Schultz isn't giving us any solutions. Despite how dire he sees our fiscal outlook, the most specific Schultz will get is this vague exhortation for business leaders to exercise "influence" to convince Congress to make a budget deal.

We see this far too often (look no further than the comically unsuccessful Unity '08, No Labels, and Americans Elect campaigns). What passes for a centrist movement these days needs no ideology, no defined goals, no specific platform. Only the requisite hand-wringing about the lack of Civility, wistful outcries for Real Leadership in Washington, the essential avowal that Both Sides Are to Blame, and just wishing that those gosh-darn politicians will be nice to each other and compromise.

I'm not talking about the oft-maligned false equivalency; that's another argument entirely. I usually align with the Democrats, but I recognize the need for a real centrist movement, as well as more bipartisan cooperation. What I fail to see is how this sort of vagueness is all that helpful.

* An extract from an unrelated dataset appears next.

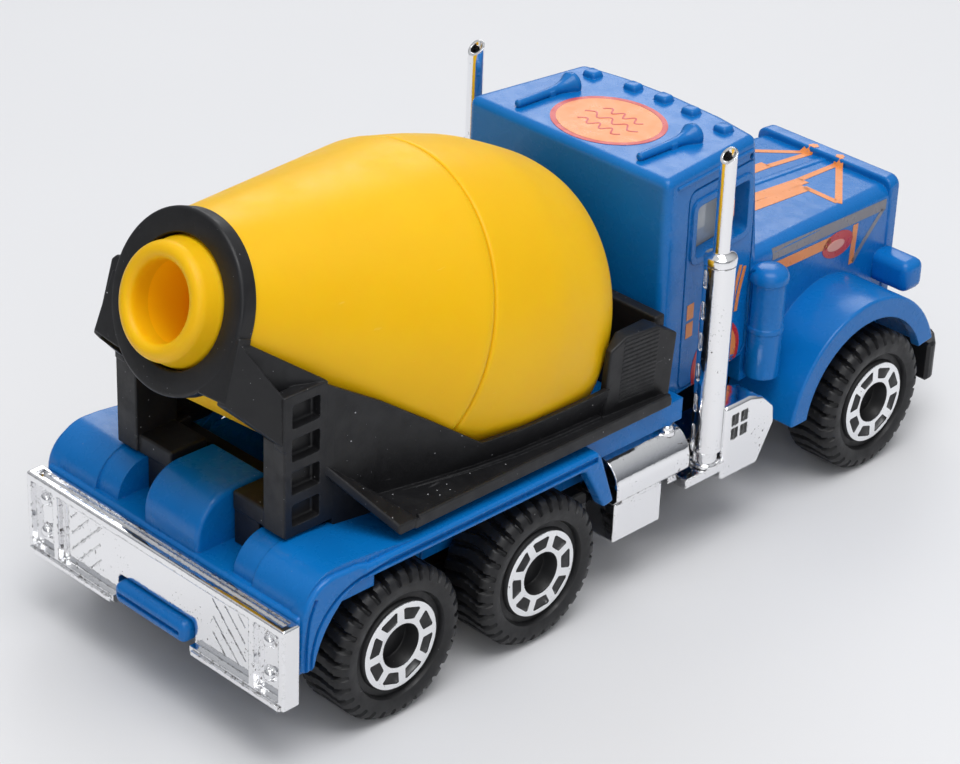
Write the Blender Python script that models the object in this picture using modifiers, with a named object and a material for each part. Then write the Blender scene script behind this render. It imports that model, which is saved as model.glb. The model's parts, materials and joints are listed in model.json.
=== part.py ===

I have respect for centrists and independents. Genuine ones. I don't always agree with Michael Bloomberg, but to his credit, he generally avoids drivel like this. His mayorship has allowed him to implement real, tangible ideas for solving educational problems, gun violence, and public health issues. Ross Perot got 19% of the vote in 1992 not because he had the rosiest stories about civility, but because he went around with his easels and charts and offered specific solutions to the nation's problems.

Howard Schultz is right that Washington needs leadership. But if he wants to have the sort of real impact on politics that he seems to want, he could offer some of that leadership too. Give us a tax proposal. Tell us what budget cuts he would make. Give some thoughts as to what "compromise" actually looks like.

Otherwise, he's really just part of the problem.